(Collected data entries)
- - - -

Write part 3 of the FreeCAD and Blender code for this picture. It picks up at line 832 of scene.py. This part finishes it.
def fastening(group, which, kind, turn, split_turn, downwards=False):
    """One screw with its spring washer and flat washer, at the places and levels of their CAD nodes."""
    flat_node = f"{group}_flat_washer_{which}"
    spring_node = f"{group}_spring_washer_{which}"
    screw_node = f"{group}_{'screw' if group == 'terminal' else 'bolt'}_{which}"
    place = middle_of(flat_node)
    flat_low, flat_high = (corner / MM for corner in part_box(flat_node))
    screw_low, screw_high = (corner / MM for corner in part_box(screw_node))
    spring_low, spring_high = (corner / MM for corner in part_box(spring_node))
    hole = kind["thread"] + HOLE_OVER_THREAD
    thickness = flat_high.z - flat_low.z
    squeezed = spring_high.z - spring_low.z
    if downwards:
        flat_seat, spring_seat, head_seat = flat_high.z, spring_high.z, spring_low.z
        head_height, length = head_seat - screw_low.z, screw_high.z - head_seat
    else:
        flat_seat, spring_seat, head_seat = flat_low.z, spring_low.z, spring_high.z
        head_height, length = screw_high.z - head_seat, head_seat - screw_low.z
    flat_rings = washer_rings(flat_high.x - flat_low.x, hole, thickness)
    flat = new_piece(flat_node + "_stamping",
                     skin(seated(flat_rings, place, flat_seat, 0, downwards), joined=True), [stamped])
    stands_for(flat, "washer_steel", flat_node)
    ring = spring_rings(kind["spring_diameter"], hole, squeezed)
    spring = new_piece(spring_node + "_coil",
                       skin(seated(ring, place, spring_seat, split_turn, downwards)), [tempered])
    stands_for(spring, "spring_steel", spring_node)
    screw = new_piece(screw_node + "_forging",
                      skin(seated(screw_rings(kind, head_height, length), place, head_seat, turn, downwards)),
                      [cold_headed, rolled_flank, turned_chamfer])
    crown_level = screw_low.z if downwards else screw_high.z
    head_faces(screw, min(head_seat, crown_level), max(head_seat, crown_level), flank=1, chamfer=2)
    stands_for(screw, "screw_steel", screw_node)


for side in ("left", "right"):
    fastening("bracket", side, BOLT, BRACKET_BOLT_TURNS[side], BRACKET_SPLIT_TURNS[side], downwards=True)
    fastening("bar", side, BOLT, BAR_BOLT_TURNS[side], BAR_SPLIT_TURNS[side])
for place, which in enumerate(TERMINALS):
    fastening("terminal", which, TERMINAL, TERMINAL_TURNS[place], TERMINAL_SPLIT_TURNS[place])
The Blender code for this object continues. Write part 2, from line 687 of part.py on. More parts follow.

- - - -

Work to complete –
Above are the records; copy all of them exactly.

Written solution –
Write part 3 of the FreeCAD and Blender code for this picture. It picks up at line 832 of scene.py. This part finishes it.
def fastening(group, which, kind, turn, split_turn, downwards=False):
    """One screw with its spring washer and flat washer, at the places and levels of their CAD nodes."""
    flat_node = f"{group}_flat_washer_{which}"
    spring_node = f"{group}_spring_washer_{which}"
    screw_node = f"{group}_{'screw' if group == 'terminal' else 'bolt'}_{which}"
    place = middle_of(flat_node)
    flat_low, flat_high = (corner / MM for corner in part_box(flat_node))
    screw_low, screw_high = (corner / MM for corner in part_box(screw_node))
    spring_low, spring_high = (corner / MM for corner in part_box(spring_node))
    hole = kind["thread"] + HOLE_OVER_THREAD
    thickness = flat_high.z - flat_low.z
    squeezed = spring_high.z - spring_low.z
    if downwards:
        flat_seat, spring_seat, head_seat = flat_high.z, spring_high.z, spring_low.z
        head_height, length = head_seat - screw_low.z, screw_high.z - head_seat
    else:
        flat_seat, spring_seat, head_seat = flat_low.z, spring_low.z, spring_high.z
        head_height, length = screw_high.z - head_seat, head_seat - screw_low.z
    flat_rings = washer_rings(flat_high.x - flat_low.x, hole, thickness)
    flat = new_piece(flat_node + "_stamping",
                     skin(seated(flat_rings, place, flat_seat, 0, downwards), joined=True), [stamped])
    stands_for(flat, "washer_steel", flat_node)
    ring = spring_rings(kind["spring_diameter"], hole, squeezed)
    spring = new_piece(spring_node + "_coil",
                       skin(seated(ring, place, spring_seat, split_turn, downwards)), [tempered])
    stands_for(spring, "spring_steel", spring_node)
    screw = new_piece(screw_node + "_forging",
                      skin(seated(screw_rings(kind, head_height, length), place, head_seat, turn, downwards)),
                      [cold_headed, rolled_flank, turned_chamfer])
    crown_level = screw_low.z if downwards else screw_high.z
    head_faces(screw, min(head_seat, crown_level), max(head_seat, crown_level), flank=1, chamfer=2)
    stands_for(screw, "screw_steel", screw_node)


for side in ("left", "right"):
    fastening("bracket", side, BOLT, BRACKET_BOLT_TURNS[side], BRACKET_SPLIT_TURNS[side], downwards=True)
    fastening("bar", side, BOLT, BAR_BOLT_TURNS[side], BAR_SPLIT_TURNS[side])
for place, which in enumerate(TERMINALS):
    fastening("terminal", which, TERMINAL, TERMINAL_TURNS[place], TERMINAL_SPLIT_TURNS[place])
The Blender code for this object continues. Write part 2, from line 687 of part.py on. More parts follow.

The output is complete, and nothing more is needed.